Sullo sfondo resta Palermo, ancora una volta tradita e abbandonata e pronta a saziare gli appetiti delle orde di politicanti di quart’ordine che stanno già affollando le fantasiose liste poste finora in campo dai tanti, troppi, candidati alla poltrona sdrucita di Palazzo delle Aquile.

In un breve commento su Facebook, postato qualche giorno fa tra un aeroporto ed un altro, ho auspicato che il Genio di Palermo, come un novello Golem riportato in vita dal bisogno di Verità e Giustizia evocato dal Gran Rabbino di Praga, si scuotesse di dosso la polvere dei secoli e ricacciasse in mare con il proprio tridente i serpenti che gli mordono il cuore. Sarebbe bello vedere l’anima pagana della Città allearsi per un momento con la Santa che un giorno ci liberò dalla peste e procedere insieme verso Porta Felice verso la piena liberazione di questa Città.

Ma queste cose esistono solo nella fantasia che il bisogno di riscatto vorrebbe trasformare in realtà.
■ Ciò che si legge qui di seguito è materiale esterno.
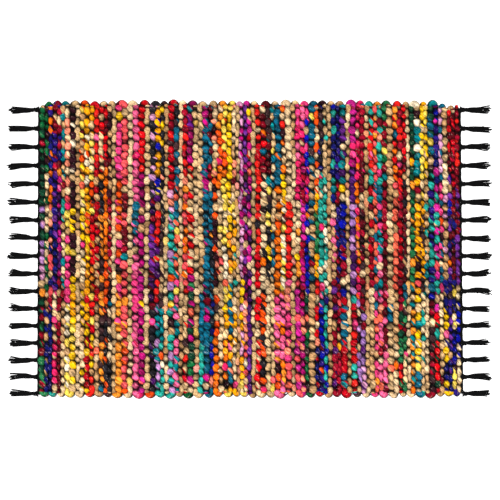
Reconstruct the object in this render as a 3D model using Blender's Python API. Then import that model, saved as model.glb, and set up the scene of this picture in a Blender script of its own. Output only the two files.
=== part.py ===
"""A flat hand-woven rag rug: thick picks of twisted rag and jute, beaded by a thin cotton warp,
between two black headings, with the warp ends tied in tassels at both ends.

The rug lies on z = 0. Its length, along the warp, is X, and its width, along the picks, is Y.
The far selvedge is at +Y. Sizes are in metres."""

import math
import random

import bmesh
import bpy

# Driving dimensions
OVERALL_LENGTH = 0.972  # from tassel tip to tassel tip
RUG_WIDTH = 0.600  # from selvedge to selvedge
GAP = 0.0003  # between neighbouring pieces

# The outer edges of the two headings aren't quite parallel: x at the far and near selvedges.
ENDS = {
    "left": {"side": -1, "far_x": -0.4250, "near_x": -0.4268},
    "right": {"side": 1, "far_x": 0.4246, "near_x": 0.4298},
}

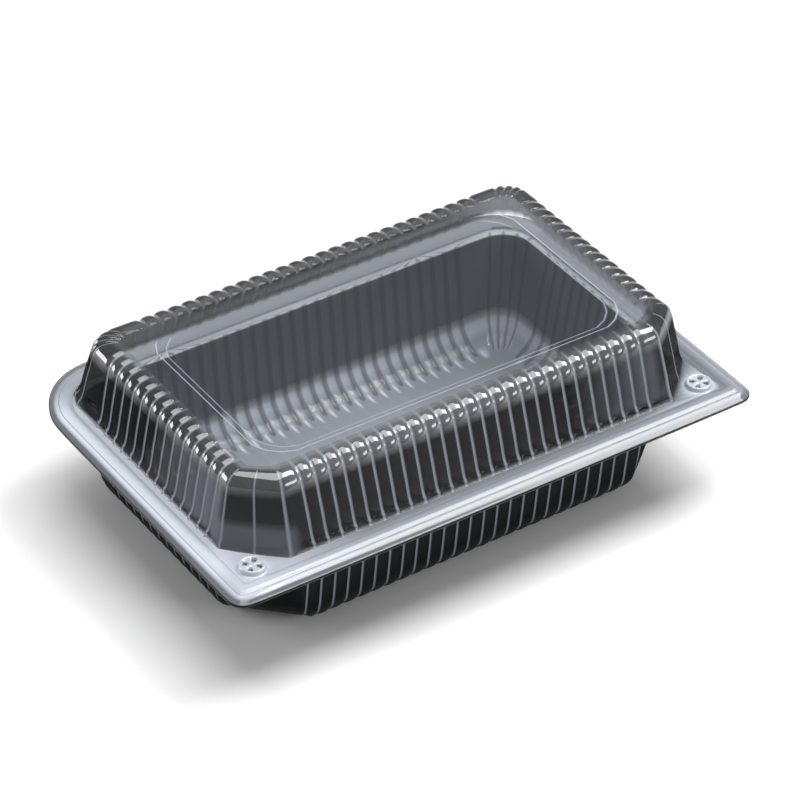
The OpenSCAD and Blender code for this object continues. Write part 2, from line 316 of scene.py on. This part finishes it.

Il mondo invece lo cambiano gli uomini e le donne che decidono di non arrendersi all’idea che Palermo torni ad essere la vergogna dell’Italia, anziché, come lo fu per alcuni anni, il simbolo di una nuova stagione di fierezza e di dignità. Quella stagione, quella Primavera che sta per sorgere proprio questa notte illuminando gli angoli bui, calpestando le maschere cadute, infrangendo gli idoli dai piedi di creta e che vogliamo, dobbiamo e possiamo credere che da nulla possa più essere contrastata.